A Sanctuary in Time
Propers: The
Eleventh Sunday after Pentecost (Lectionary
21), A.D. 2019 C
Homily:
Lord, we pray for the preacher, for you know his sins are
great.
Grace, mercy and peace to you from God our Father and from
our Lord and Savior Jesus Christ. Amen.
Amidst the hustle and bustle of the Twin Cities, one may
find, if one knows where to look, a remarkable little oasis of silence and of peace
known as the Ordway Japanese Garden. It’s free to get in and has been open to
the public for over 40 years, a testament to the relationship between Saint
Paul and her sister city of Nagasaki—traditionally a center of Japanese
Christianity and one of two recipients of the atomic bomb.
Japanese gardens, as at art form, date back well over a
thousand years, incorporating native Shinto beliefs with those of Buddhism and
Taoism from China. The emphasis is on the spiritual tranquility found in the sacred
harmonies of nature. One never feels quite so close to the Creator as when
communing with His Creation.
Throughout the Ordway Garden you will find stone-carved
lanterns, bamboo fences, torii gates, gravel paths, rock bridges, gentle
waterfalls, and a tortoise island representing the mythical home of the Taoist Immortals.
There is also a traditional Japanese tea house, in which are held traditional
Japanese tea ceremonies twice a month. Here the simplest of domestic tasks—the
Far East equivalent of brewing coffee in the morning—is imbued with elegance,
simplicity, and spiritual reverence. Think of it as a liturgy of the everyday.

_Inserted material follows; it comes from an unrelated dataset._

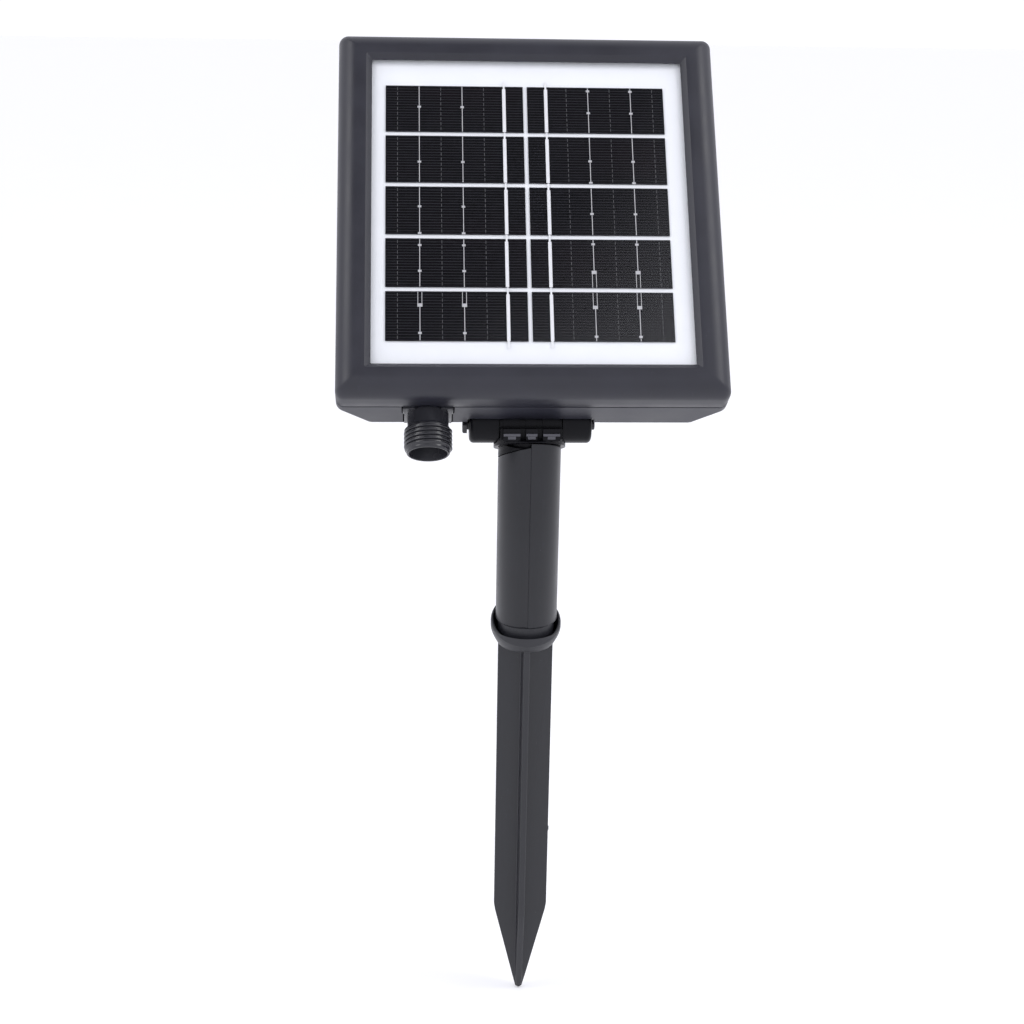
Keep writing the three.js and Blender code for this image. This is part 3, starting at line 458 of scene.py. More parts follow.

Ordway even hosts an annual Obon festival, at which paper
lanterns are floated down the garden’s little stream, representing the souls of
the dead departing for another world. I would very much like to see that with
my own eyes one of these days.
I tell you all this because the role fulfilled by that
garden in space and in place is the role that the Sabbath intends to fulfill in
time. Just as the garden is an oasis set apart in the midst of a helter-skelter
city, a sacred space within and yet removed from the world, so is the Sabbath
day a sanctuary set apart inside of time. It is meant to be the peaceful,
sacred center of our week.
In the ancient Law of the Israelites, the Sabbath was
ordained from Friday sundown to Saturday sundown. It was anticipated, prepared
for, and welcomed. In many ways the Sabbath was the world’s first labor law. Before
the Law of Moses, only the wealthy—the royals, the priests, the nobles—ever had
time for leisure. And by this I mean not simply rest, nor even entertainment,
but time set apart to ponder, to pray, to meditate, to think.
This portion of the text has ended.